#### Collected data:
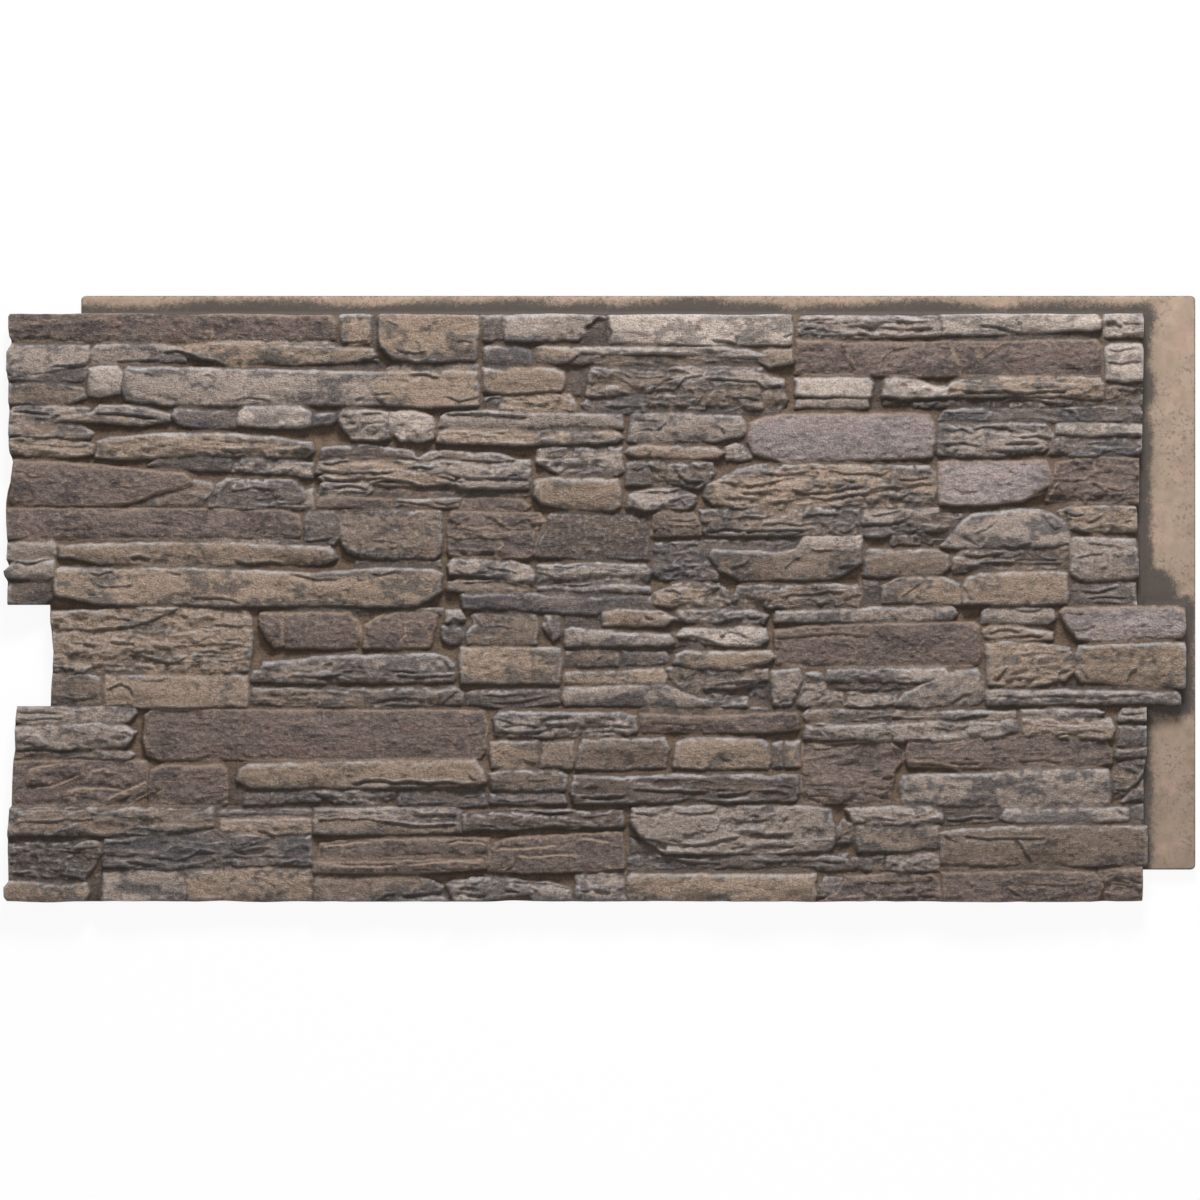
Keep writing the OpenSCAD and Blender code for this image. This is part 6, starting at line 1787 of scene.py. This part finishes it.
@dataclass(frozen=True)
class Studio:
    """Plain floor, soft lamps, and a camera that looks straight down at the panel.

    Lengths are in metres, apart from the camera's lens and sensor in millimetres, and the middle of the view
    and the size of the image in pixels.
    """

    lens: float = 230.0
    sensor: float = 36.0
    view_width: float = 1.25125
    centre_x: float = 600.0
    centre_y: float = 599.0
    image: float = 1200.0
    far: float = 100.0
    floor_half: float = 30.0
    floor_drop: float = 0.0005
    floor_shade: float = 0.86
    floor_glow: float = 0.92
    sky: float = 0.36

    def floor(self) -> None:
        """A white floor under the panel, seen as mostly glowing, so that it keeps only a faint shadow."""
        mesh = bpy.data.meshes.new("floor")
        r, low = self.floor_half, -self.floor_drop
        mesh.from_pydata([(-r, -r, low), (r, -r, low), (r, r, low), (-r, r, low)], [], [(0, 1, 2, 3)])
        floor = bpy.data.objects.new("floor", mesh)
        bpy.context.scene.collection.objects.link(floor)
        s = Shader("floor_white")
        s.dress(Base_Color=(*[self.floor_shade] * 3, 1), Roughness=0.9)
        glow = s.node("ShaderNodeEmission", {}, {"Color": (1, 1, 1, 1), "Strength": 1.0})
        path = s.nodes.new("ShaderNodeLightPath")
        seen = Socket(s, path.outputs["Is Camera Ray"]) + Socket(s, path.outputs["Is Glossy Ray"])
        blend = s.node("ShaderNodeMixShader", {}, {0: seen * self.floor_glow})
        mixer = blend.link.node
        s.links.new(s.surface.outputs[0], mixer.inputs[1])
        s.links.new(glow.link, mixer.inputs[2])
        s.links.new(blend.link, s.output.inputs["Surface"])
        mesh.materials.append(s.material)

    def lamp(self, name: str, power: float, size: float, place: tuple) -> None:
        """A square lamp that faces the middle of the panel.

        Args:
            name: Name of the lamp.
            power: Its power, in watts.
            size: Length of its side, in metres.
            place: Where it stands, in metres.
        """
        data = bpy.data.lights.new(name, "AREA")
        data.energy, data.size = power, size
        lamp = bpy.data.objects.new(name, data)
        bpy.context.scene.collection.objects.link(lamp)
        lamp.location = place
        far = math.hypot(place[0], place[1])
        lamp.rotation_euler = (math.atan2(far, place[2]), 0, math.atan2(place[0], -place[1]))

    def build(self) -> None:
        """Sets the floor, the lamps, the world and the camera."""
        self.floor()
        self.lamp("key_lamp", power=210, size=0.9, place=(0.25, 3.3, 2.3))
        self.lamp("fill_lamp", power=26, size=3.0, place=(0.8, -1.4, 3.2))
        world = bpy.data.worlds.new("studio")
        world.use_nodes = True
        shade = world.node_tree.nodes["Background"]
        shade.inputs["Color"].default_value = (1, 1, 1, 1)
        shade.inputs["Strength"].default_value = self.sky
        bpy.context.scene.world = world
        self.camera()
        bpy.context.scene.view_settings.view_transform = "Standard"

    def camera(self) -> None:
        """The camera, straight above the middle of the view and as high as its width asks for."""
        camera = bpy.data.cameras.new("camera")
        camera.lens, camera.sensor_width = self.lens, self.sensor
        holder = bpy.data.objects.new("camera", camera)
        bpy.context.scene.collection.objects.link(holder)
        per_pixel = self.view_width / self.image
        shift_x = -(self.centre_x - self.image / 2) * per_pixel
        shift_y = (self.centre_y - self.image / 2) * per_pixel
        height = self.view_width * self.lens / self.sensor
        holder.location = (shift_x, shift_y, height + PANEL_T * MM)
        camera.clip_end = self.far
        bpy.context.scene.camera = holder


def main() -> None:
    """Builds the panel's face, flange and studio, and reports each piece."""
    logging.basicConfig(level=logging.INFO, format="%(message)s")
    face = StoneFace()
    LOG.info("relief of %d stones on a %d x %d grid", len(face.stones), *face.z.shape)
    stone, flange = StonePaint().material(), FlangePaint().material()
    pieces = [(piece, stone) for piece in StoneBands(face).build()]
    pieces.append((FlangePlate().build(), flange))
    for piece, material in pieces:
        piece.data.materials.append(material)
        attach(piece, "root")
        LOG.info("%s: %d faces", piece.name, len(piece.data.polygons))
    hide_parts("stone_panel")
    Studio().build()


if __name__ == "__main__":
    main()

#### Task directions:
Your task is to repeat each line of the material exactly.

#### Solution for this exercise:
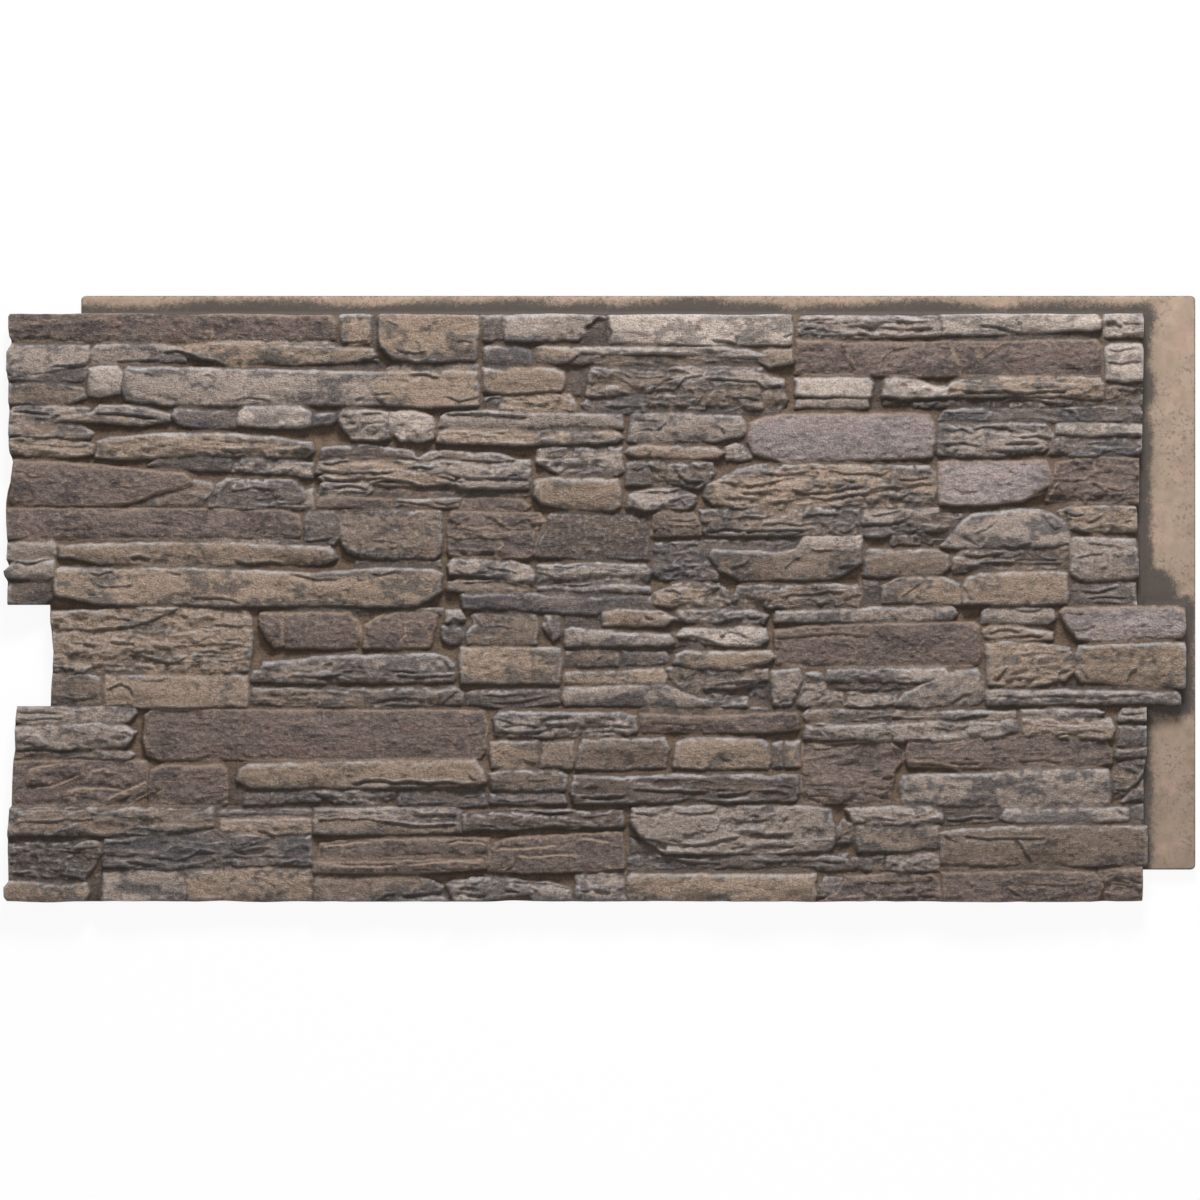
Keep writing the OpenSCAD and Blender code for this image. This is part 6, starting at line 1787 of scene.py. This part finishes it.
@dataclass(frozen=True)
class Studio:
    """Plain floor, soft lamps, and a camera that looks straight down at the panel.

    Lengths are in metres, apart from the camera's lens and sensor in millimetres, and the middle of the view
    and the size of the image in pixels.
    """

    lens: float = 230.0
    sensor: float = 36.0
    view_width: float = 1.25125
    centre_x: float = 600.0
    centre_y: float = 599.0
    image: float = 1200.0
    far: float = 100.0
    floor_half: float = 30.0
    floor_drop: float = 0.0005
    floor_shade: float = 0.86
    floor_glow: float = 0.92
    sky: float = 0.36

    def floor(self) -> None:
        """A white floor under the panel, seen as mostly glowing, so that it keeps only a faint shadow."""
        mesh = bpy.data.meshes.new("floor")
        r, low = self.floor_half, -self.floor_drop
        mesh.from_pydata([(-r, -r, low), (r, -r, low), (r, r, low), (-r, r, low)], [], [(0, 1, 2, 3)])
        floor = bpy.data.objects.new("floor", mesh)
        bpy.context.scene.collection.objects.link(floor)
        s = Shader("floor_white")
        s.dress(Base_Color=(*[self.floor_shade] * 3, 1), Roughness=0.9)
        glow = s.node("ShaderNodeEmission", {}, {"Color": (1, 1, 1, 1), "Strength": 1.0})
        path = s.nodes.new("ShaderNodeLightPath")
        seen = Socket(s, path.outputs["Is Camera Ray"]) + Socket(s, path.outputs["Is Glossy Ray"])
        blend = s.node("ShaderNodeMixShader", {}, {0: seen * self.floor_glow})
        mixer = blend.link.node
        s.links.new(s.surface.outputs[0], mixer.inputs[1])
        s.links.new(glow.link, mixer.inputs[2])
        s.links.new(blend.link, s.output.inputs["Surface"])
        mesh.materials.append(s.material)

    def lamp(self, name: str, power: float, size: float, place: tuple) -> None:
        """A square lamp that faces the middle of the panel.

        Args:
            name: Name of the lamp.
            power: Its power, in watts.
            size: Length of its side, in metres.
            place: Where it stands, in metres.
        """
        data = bpy.data.lights.new(name, "AREA")
        data.energy, data.size = power, size
        lamp = bpy.data.objects.new(name, data)
        bpy.context.scene.collection.objects.link(lamp)
        lamp.location = place
        far = math.hypot(place[0], place[1])
        lamp.rotation_euler = (math.atan2(far, place[2]), 0, math.atan2(place[0], -place[1]))

    def build(self) -> None:
        """Sets the floor, the lamps, the world and the camera."""
        self.floor()
        self.lamp("key_lamp", power=210, size=0.9, place=(0.25, 3.3, 2.3))
        self.lamp("fill_lamp", power=26, size=3.0, place=(0.8, -1.4, 3.2))
        world = bpy.data.worlds.new("studio")
        world.use_nodes = True
        shade = world.node_tree.nodes["Background"]
        shade.inputs["Color"].default_value = (1, 1, 1, 1)
        shade.inputs["Strength"].default_value = self.sky
        bpy.context.scene.world = world
        self.camera()
        bpy.context.scene.view_settings.view_transform = "Standard"

    def camera(self) -> None:
        """The camera, straight above the middle of the view and as high as its width asks for."""
        camera = bpy.data.cameras.new("camera")
        camera.lens, camera.sensor_width = self.lens, self.sensor
        holder = bpy.data.objects.new("camera", camera)
        bpy.context.scene.collection.objects.link(holder)
        per_pixel = self.view_width / self.image
        shift_x = -(self.centre_x - self.image / 2) * per_pixel
        shift_y = (self.centre_y - self.image / 2) * per_pixel
        height = self.view_width * self.lens / self.sensor
        holder.location = (shift_x, shift_y, height + PANEL_T * MM)
        camera.clip_end = self.far
        bpy.context.scene.camera = holder


def main() -> None:
    """Builds the panel's face, flange and studio, and reports each piece."""
    logging.basicConfig(level=logging.INFO, format="%(message)s")
    face = StoneFace()
    LOG.info("relief of %d stones on a %d x %d grid", len(face.stones), *face.z.shape)
    stone, flange = StonePaint().material(), FlangePaint().material()
    pieces = [(piece, stone) for piece in StoneBands(face).build()]
    pieces.append((FlangePlate().build(), flange))
    for piece, material in pieces:
        piece.data.materials.append(material)
        attach(piece, "root")
        LOG.info("%s: %d faces", piece.name, len(piece.data.polygons))
    hide_parts("stone_panel")
    Studio().build()


if __name__ == "__main__":
    main()